## Extracted records

● ● ● ● ●

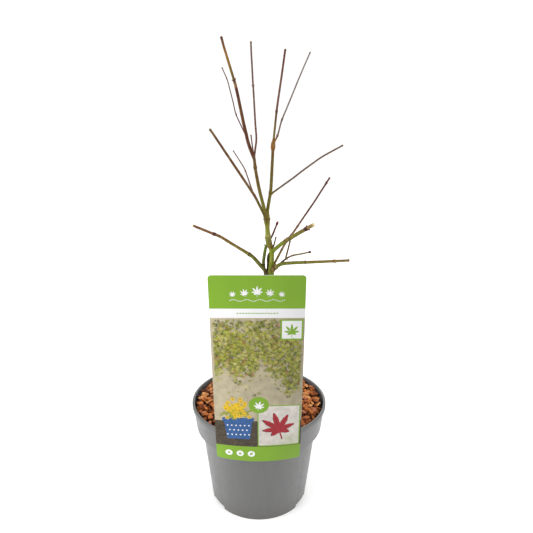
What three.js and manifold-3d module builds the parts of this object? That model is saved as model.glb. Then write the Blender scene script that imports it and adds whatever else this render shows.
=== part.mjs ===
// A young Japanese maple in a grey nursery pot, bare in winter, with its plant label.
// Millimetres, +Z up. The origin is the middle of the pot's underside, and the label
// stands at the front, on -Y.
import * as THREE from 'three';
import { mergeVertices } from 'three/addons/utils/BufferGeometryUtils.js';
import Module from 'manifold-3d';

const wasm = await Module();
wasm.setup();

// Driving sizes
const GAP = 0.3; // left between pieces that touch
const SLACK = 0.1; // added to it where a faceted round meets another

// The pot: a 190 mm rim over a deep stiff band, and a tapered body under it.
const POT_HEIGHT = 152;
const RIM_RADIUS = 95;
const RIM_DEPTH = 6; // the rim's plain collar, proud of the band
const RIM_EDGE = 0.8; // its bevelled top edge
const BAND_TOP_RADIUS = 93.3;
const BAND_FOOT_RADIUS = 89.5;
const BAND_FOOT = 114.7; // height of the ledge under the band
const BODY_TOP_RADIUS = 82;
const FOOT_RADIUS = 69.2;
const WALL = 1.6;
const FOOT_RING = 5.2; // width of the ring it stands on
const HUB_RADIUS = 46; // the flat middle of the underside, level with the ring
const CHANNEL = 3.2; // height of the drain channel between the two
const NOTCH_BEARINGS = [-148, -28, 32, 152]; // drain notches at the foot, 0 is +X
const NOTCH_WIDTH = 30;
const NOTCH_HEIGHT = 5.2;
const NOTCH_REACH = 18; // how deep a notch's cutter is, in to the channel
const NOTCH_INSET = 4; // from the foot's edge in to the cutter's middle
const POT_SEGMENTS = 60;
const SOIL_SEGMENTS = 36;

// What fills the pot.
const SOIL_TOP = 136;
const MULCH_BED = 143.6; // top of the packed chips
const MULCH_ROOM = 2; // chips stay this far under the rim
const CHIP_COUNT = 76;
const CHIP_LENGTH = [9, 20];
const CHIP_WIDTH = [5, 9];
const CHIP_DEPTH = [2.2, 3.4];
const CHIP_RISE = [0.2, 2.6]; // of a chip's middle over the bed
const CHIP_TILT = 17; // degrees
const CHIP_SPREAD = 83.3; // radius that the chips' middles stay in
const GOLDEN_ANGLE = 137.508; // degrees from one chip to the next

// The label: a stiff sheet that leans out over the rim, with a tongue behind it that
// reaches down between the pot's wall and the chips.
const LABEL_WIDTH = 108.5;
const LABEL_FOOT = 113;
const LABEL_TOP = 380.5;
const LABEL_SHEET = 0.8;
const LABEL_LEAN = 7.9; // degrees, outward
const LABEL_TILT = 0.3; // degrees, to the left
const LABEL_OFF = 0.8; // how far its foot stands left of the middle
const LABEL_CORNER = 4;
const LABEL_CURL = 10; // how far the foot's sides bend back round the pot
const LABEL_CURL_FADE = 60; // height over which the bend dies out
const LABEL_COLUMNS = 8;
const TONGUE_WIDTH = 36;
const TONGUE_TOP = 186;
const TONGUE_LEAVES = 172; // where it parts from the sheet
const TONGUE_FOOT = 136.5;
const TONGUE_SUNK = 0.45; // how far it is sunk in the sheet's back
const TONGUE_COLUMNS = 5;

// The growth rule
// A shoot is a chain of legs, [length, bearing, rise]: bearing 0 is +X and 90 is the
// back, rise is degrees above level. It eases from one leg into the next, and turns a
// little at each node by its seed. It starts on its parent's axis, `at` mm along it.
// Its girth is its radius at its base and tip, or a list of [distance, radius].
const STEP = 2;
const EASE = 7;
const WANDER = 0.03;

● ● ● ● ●

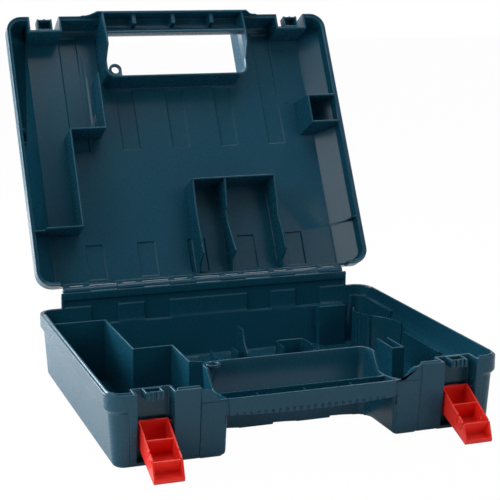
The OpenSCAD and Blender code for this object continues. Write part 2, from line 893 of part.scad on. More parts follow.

● ● ● ● ●

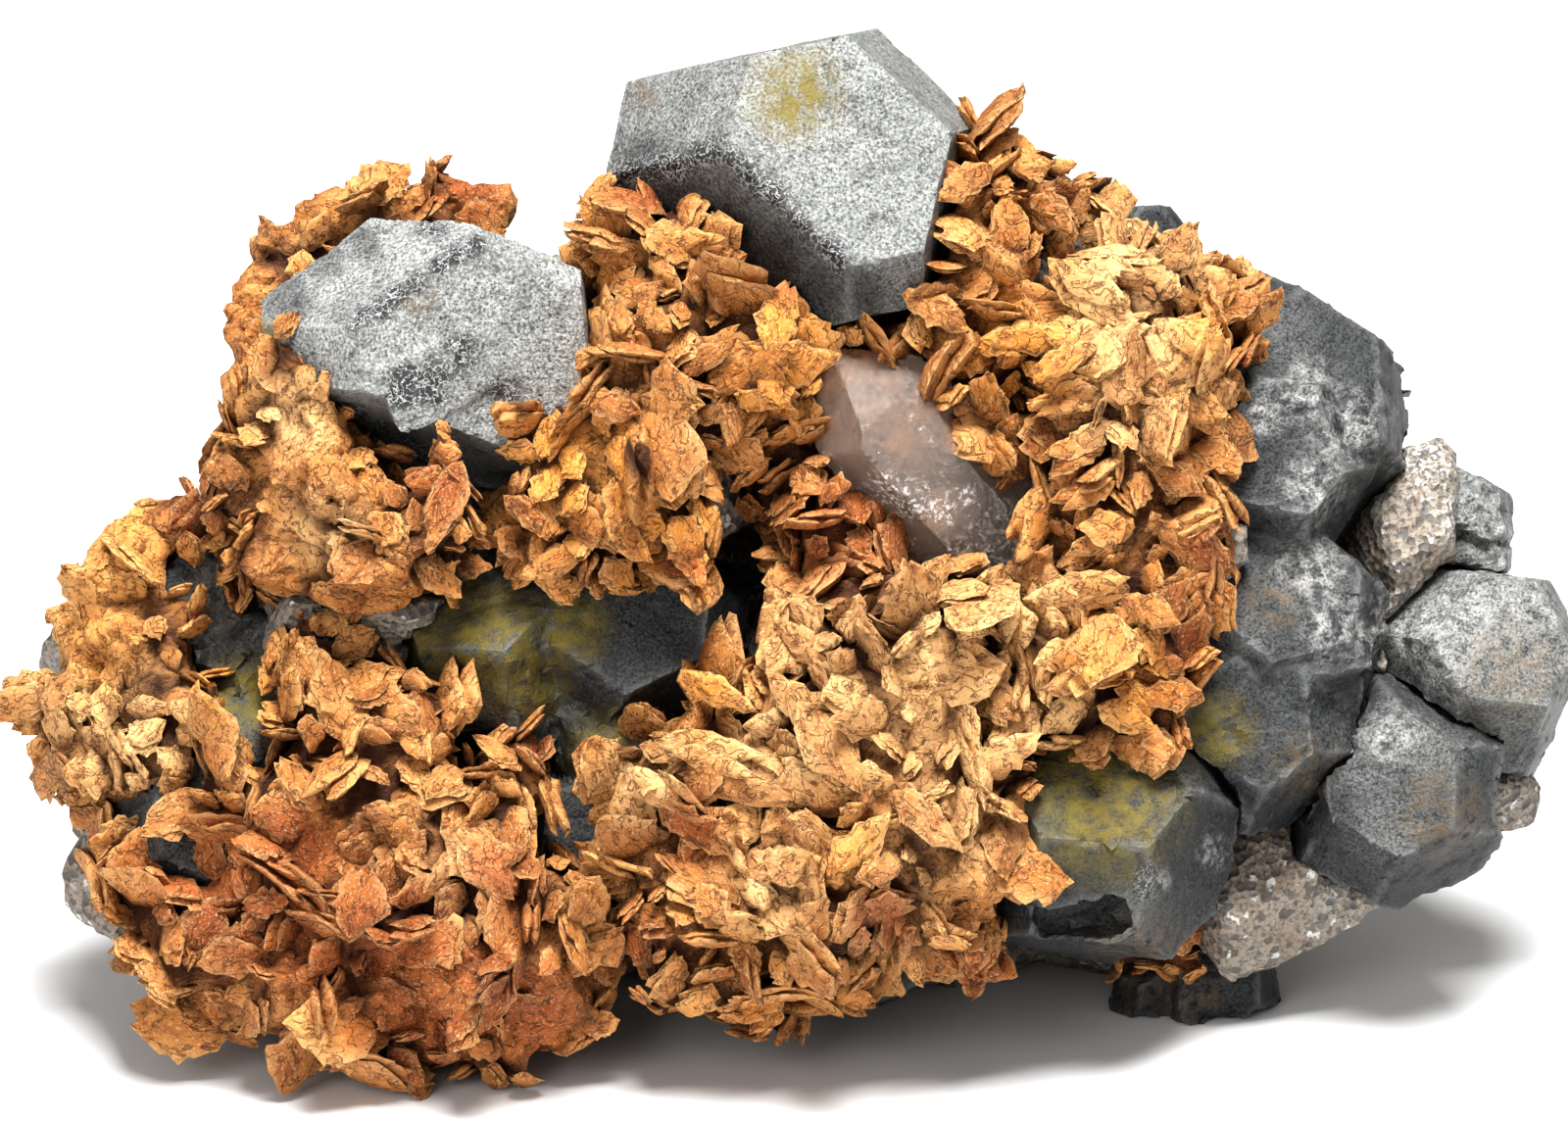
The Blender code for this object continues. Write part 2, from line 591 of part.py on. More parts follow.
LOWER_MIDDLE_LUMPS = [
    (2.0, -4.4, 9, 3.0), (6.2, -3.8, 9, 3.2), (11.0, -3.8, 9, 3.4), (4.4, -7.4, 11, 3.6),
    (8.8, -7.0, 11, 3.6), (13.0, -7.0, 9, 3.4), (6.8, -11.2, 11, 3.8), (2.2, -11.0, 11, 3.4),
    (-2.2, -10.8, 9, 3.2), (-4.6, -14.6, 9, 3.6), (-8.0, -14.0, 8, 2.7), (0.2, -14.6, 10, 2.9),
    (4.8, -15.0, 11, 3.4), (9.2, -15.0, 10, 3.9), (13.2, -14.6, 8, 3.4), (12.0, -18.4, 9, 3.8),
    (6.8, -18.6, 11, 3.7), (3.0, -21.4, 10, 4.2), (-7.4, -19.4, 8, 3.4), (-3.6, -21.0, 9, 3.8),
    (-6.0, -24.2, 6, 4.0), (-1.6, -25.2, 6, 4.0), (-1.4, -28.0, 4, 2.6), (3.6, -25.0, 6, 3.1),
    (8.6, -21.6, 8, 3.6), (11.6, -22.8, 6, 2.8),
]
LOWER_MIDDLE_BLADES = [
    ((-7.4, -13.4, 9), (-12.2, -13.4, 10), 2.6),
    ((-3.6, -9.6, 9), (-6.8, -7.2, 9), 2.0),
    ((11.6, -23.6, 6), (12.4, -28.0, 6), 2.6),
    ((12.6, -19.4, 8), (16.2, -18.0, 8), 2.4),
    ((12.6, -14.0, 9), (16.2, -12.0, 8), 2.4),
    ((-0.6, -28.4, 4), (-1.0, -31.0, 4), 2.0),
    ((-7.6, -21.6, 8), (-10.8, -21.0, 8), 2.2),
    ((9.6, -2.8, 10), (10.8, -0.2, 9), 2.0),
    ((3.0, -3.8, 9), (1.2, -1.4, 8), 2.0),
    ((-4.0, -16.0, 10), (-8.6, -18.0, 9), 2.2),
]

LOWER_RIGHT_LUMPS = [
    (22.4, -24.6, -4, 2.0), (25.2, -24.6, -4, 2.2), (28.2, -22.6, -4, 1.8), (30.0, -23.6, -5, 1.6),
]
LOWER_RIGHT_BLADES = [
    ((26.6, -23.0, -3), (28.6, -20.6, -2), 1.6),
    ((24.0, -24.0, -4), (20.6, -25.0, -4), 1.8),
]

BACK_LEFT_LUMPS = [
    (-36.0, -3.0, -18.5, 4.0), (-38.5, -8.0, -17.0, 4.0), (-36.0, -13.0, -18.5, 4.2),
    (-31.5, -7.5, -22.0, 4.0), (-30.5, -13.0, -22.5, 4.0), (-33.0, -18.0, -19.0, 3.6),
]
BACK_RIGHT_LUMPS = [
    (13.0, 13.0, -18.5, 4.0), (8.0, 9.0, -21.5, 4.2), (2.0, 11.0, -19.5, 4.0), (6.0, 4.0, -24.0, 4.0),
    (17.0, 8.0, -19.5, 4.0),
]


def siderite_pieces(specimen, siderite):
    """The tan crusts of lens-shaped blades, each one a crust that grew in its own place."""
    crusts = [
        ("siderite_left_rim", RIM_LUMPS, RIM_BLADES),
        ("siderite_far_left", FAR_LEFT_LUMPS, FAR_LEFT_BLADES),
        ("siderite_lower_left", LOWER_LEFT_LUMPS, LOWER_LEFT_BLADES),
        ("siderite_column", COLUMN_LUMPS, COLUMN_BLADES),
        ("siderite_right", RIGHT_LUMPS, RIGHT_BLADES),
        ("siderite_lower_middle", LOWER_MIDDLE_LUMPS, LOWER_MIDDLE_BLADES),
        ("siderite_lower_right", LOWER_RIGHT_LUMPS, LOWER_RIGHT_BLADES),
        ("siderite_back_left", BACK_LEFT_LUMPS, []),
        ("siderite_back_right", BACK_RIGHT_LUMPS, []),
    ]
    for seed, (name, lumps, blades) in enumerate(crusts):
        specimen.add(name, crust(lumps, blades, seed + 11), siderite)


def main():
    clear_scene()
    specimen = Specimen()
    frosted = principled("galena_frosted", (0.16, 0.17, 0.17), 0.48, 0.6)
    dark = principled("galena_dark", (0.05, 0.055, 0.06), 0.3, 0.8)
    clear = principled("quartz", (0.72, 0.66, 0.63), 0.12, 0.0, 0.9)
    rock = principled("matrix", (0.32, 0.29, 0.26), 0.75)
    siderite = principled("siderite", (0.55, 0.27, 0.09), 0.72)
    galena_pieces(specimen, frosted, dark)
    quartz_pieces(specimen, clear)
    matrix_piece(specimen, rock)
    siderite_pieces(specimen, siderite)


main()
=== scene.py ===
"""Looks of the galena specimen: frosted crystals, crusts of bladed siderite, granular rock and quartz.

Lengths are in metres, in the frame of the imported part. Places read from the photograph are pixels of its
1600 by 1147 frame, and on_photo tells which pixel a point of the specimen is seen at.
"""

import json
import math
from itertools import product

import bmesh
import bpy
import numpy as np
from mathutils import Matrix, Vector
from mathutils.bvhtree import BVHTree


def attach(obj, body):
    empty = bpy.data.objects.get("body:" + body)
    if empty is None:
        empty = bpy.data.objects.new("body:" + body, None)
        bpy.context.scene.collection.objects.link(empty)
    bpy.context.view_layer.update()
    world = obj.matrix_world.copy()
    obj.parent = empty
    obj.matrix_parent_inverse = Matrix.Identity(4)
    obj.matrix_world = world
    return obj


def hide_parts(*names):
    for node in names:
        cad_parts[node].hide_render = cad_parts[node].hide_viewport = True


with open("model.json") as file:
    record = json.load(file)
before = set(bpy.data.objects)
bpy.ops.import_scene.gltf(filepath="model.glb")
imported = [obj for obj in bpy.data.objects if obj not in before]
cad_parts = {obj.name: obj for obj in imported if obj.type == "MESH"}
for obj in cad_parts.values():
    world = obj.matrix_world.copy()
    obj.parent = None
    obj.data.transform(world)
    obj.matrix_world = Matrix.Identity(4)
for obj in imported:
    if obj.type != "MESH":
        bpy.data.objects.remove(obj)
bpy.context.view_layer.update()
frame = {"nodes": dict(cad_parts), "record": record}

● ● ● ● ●

## Task directions
Return each line with "manifold".

## Reply to the task
What three.js and manifold-3d module builds the parts of this object? That model is saved as model.glb. Then write the Blender scene script that imports it and adds whatever else this render shows.
import Module from 'manifold-3d';